This is a guest post by By Karl Pillemer, Ph.D. Karl is the author of 30 Lessons for Living: Tried and True Advice from the Wisest Americans. The book was inspired by The Legacy Project, Facebook, Twitter.
When people seek happiness, they often think about big events: I’d be happy if only I could find a better job, make more money, find a mate, have a child – the list goes on and on.
In the Cornell University Legacy project, we’ve spent the past six years asking over 1200 of the oldest Americans for their advice to younger people on living a happier and more fulfilling life. And they see this prevalent attitude as a mistake.
When it comes to happiness, America’s elders urge us to “think small.” They believe that we must be aware and attentive to small pleasures in daily life, even as we may be waiting for something in our lives to change. They are consciously grateful for what they have, right now, rather than pinning their happiness on future achievements or possessions
On that note, here are five simple pieces of advice for happier living, from the oldest (and wisest) Americans:
Just take life in stride, I guess, do the best you can. Enjoy, if you can afford it, living; going out and treating yourself to a few luxuries, like maybe going out to dinner, going for a ride or something like that. (Abel, 77)
Be grateful for each day that you wake up. (Roman, 84)
Every morning when I wake up, I thank God that at 75 years old I’m able to get up, take my shower, go about my business, by my groceries or go to work or whatever I do, I’m very thankful for that. (Lavonne, 75)
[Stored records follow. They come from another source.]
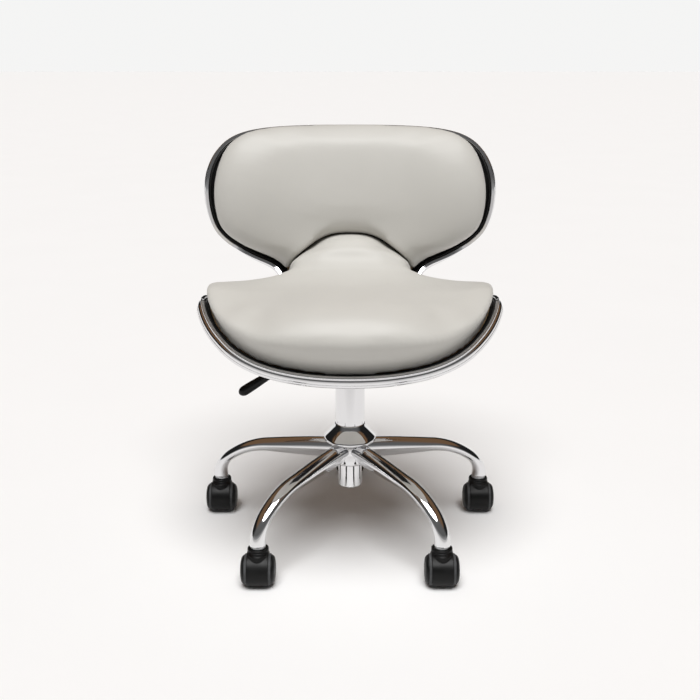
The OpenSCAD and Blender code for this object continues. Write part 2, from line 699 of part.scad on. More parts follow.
// A wheel turned about its axle: inner face, tread, shoulder and domed outer face with a blind bore
module wheel(i, side) {
    r = wheel_d / 2;
    inner = web_half + 0.6;
    outer = caster_w / 2;
    color(black) at_caster(i) across(0) mirror([0, 0, side < 0 ? 1 : 0]) rotate_extrude() difference() {
        polygon([
            [0, inner], [r - 1, inner], [r, inner + 1], [r, hood_w / 2 + 1.5], [r - 1.2, hood_w / 2 + 4],
            [r - 4, outer - 3], [r - 8, outer - 0.8], [r - 12, outer], [0, outer]]);
        square([axle_r + run_gap, outer - 6]);
    }
}

for (i = [1:LEG_COUNT]) {
    leg(i);
    caster_stem(i);
    caster_hood(i);
    caster_axle(i);
    wheel(i, -1);
    wheel(i, 1);
}
base_hub();
stand_tube();
guide_bush();
bearing_washer();
bearing_balls();
piston_rod();
rod_clip();
piston();
gas_cylinder();
release_pin();
seat_plate();
plate_bolts();
spacer_block();
pivot_pin();
lever_rod();
lever_grip();
shell_core();
rear_cover();
seat_pad();
back_pad();
edge_trim();
edge_welt();
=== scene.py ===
"""Rolling stylist stool: upholstered hourglass shell, chrome edge, gas lift and five-legged caster base."""
import json
import math

import bpy
import numpy as np
from bpy.props import FloatProperty, FloatVectorProperty, IntProperty, PointerProperty
from mathutils import Matrix, Vector
from mathutils.kdtree import KDTree


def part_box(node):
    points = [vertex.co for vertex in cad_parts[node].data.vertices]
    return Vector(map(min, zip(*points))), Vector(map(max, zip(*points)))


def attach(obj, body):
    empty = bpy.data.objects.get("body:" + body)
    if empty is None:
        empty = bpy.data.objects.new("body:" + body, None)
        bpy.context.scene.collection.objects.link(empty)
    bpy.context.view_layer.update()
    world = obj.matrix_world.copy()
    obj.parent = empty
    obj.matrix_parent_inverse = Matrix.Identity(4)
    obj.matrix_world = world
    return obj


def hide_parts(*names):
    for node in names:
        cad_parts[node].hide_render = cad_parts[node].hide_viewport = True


bl_info = {
    "name": "Rolling Stylist Stool",
    "version": (1, 0, 0),
    "blender": (4, 5, 0),
    "location": "3D View > Sidebar > Stool",
    "description": "Builds the upholstery, chrome and casters of a rolling stylist stool around its frame",
    "category": "Add Mesh",
}

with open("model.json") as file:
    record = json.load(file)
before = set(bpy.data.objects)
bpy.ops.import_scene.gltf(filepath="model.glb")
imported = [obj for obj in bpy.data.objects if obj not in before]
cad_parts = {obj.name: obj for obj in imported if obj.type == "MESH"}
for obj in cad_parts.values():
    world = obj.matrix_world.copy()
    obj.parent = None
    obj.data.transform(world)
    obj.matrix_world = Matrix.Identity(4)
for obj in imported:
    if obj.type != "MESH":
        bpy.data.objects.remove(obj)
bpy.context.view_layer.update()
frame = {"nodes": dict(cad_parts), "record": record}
LEGS = 5
VOXEL = 0.0045
PRESSURE = 4.0
MOST_SWELLING = 0.004
HELD_HEIGHT = 0.010
CREASE_ROUNDS = 26
SIDES = {"left": -1, "right": 1}


# ---- Sizes and colours that a user would change ----


def length(name, description, default):
    return FloatProperty(name=name, description=description, default=default, unit="LENGTH", precision=4)


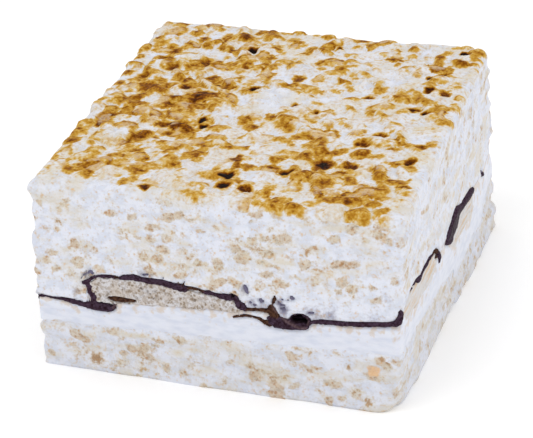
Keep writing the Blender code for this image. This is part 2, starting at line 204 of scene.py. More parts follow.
# Brown grains and clusters that show in the front cut: place, height, reach in
# millimetres and how much.
GRAIN_SPOTS = (
    (-27.6, 46.7, 1.2, 0.60), (-38.7, 44.5, 1.0, 0.50), (-36.1, 38.5, 1.2, 0.75),
    (-30.7, 43.5, 0.9, 0.55), (-20.3, 37.7, 1.9, 0.62), (-32.6, 33.1, 2.3, 0.58),
    (-15.9, 32.1, 2.4, 0.58), (-14.7, 29.1, 1.9, 0.72), (-5.5, 33.3, 0.6, 0.75),
    (-2.4, 45.5, 1.0, 0.50), (6.3, 39.3, 1.9, 0.62), (11.1, 37.9, 1.9, 0.60),
    (22.0, 38.5, 1.5, 0.66), (16.7, 41.7, 1.6, 0.50), (13.9, 42.9, 1.0, 0.60),
    (22.7, 46.9, 1.3, 0.60), (24.8, 34.9, 2.6, 0.50), (30.1, 36.9, 0.9, 0.85),
    (37.4, 44.5, 2.0, 0.50), (-39.3, 28.5, 1.3, 0.45), (-8.5, 39.0, 1.6, 0.45),
    (32.5, 29.0, 1.0, 0.55), (-29.8, 30.0, 1.6, 0.50), (0.4, 30.5, 1.6, 0.42),
    (-29.6, 3.5, 2.0, 0.95), (-18.4, 5.9, 2.3, 0.62), (-9.0, 11.0, 0.8, 0.90),
    (38.7, 14.4, 1.2, 0.80), (1.2, 2.9, 1.7, 0.62), (13.2, 5.1, 1.7, 0.72),
    (13.6, 15.0, 2.4, 0.45), (22.0, 13.6, 1.7, 0.60), (-2.3, 13.8, 2.0, 0.45),
    (32.6, 4.5, 1.8, 0.68), (35.4, 2.7, 1.5, 0.82), (24.0, 3.5, 1.2, 0.58),
    (-37.8, 12.0, 2.2, 0.50), (-33.6, 4.2, 2.4, 0.50), (31.1, 10.8, 0.9, 0.85),
    (6.4, 10.1, 1.8, 0.45), (-24.0, 12.6, 1.2, 0.45), (10.4, 27.7, 0.7, 0.75),
    (14.1, 28.4, 2.2, 0.55), (40.5, 17.4, 0.6, 0.70), (-32.2, 21.1, 1.0, 0.70),
)
# Smudges of chocolate under the front's marshmallow, in the same measures.
SMUDGES = (
    (15.7, 24.7, 1.4, 0.84), (16.3, 23.4, 1.4, 0.95), (8.9, 23.8, 1.7, 0.57),
    (11.3, 23.4, 2.0, 0.47), (23.6, 22.8, 2.6, 0.54), (27.0, 23.7, 1.7, 0.68),
    (22.2, 23.4, 1.6, 0.68), (-30.3, 25.9, 1.3, 0.61), (-16.3, 27.7, 1.7, 0.61),
    (-14.5, 27.5, 1.2, 0.54), (-33.2, 21.1, 1.6, 0.47), (7.6, 27.2, 1.4, 0.61),
    (37.1, 23.9, 2.1, 0.34), (40.2, 29.8, 1.9, 0.27), (28.1, 25.1, 1.2, 0.47),
)
# A chip of peach-coloured cracker in the lower block: place, height, reach both ways.
CRACKER_CHIP = (37.0, 10.8, 1.65, 1.05)

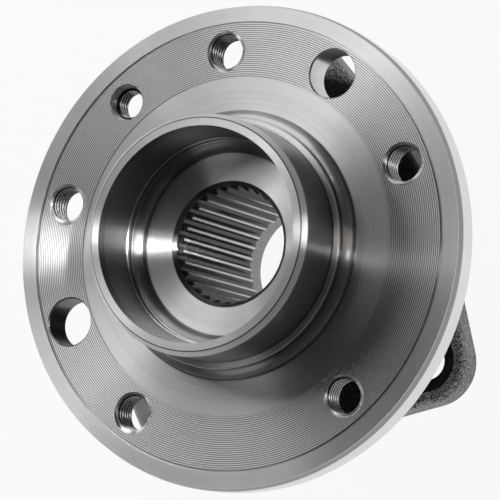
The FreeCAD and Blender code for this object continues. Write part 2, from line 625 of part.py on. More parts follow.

Everybody says that you should make a goal in your life, but I don’t think that’s always necessary because you make a goal and the first thing you know, you switched over to something else. All I wanted to do was be a mother, and I did. I had three boys and three girls and my husband made a living for us, we did fairly well, all of our children are still living and they’re happy, so I’m happy. (Roseanne, 79)
To live a decent life, a comfortable life, and that basically makes me happy. (Luann, 81)
We don’t have to wait until we are old to use this knowledge. In our studies, the elders say that younger people can take this “savoring” approach to daily life now, and reap the benefits of it over the entire course of their lives.